Steffen, A., Kämper, A., & Lengauer, T. (2006). Flexible Docking of Ligands into Synthetic Receptors Using a Two-Sided Incremental Construction Algorithm. Journal of Chemical Information and Modeling, 46, 1695-1703.


Cite as: https://hdl.handle.net/11858/00-001M-0000-000F-22E3-D
Abstract
We present a new algorithm for the fast and reliable structure prediction of synthetic receptor-ligand complexes. Our method is based on the protein-ligand docking program FlexX and extends our recently introduced docking technique for synthetic receptors, which has been implemented in the program FlexR. To handle the flexibility of the relevant molecules, we apply a novel docking strategy that uses an adaptive two-sided incremental construction algorithm which incorporates the structural flexibility of both the ligand and synthetic receptor. We follow an adaptive strategy, in which one molecule is expanded by attaching its next fragment in all possible torsion angles, whereas the other (partially assembled) molecule serves as a rigid binding partner.
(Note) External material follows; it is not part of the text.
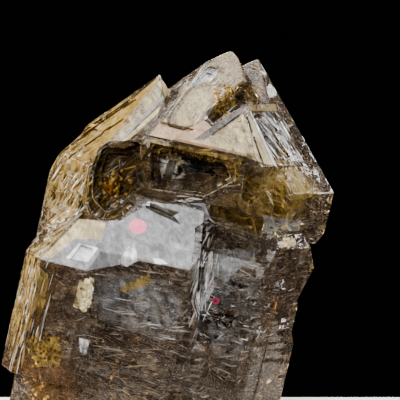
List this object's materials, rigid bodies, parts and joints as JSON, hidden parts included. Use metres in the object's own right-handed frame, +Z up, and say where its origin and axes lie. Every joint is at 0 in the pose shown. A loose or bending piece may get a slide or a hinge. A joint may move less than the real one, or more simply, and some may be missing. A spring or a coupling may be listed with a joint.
{
  "type": "hopper quartz crystal",
  "caption": "Leaning quartz crystal grown as parallel prisms and stepped points in one piece, with rimmed hopper hollows below a front shelf and a flat broken base to stand on.",
  "frame": {"origin": "middle of the bounding box, on the plane of the broken base", "axes": "+Z up from the broken base, -Y towards the pictured front; the crystal's long axis leans 12.5 degrees from +Z towards +X"},
  "size_m": [0.0676, 0.0502, 0.0757],
  "materials": {
    "quartz": "clear to smoky brown quartz, glossy faces with frosted and stepped patches, golden films and cream crust in the hollows"
  },
  "bodies": {
    "root": {"quartz_crystal": "quartz"}
  },
  "joints": []
}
Then the roles of the molecules are exchanged. Geometric filters are used to discard partial conformations that cannot realize a targeted interaction pattern derived in a graph-based precomputation phase. The process is repeated until the entire complex is built up. Our algorithm produces promising results on a test data set comprising 10 complexes of synthetic receptors and ligands. The method generated near-native solutions compared to crystal structures in all but one case. It is able to generate solutions within a couple of minutes and has the potential of being used as a virtual screening tool for searching for suitable guest molecules for a given synthetic receptor in large databases of guests and vice versa.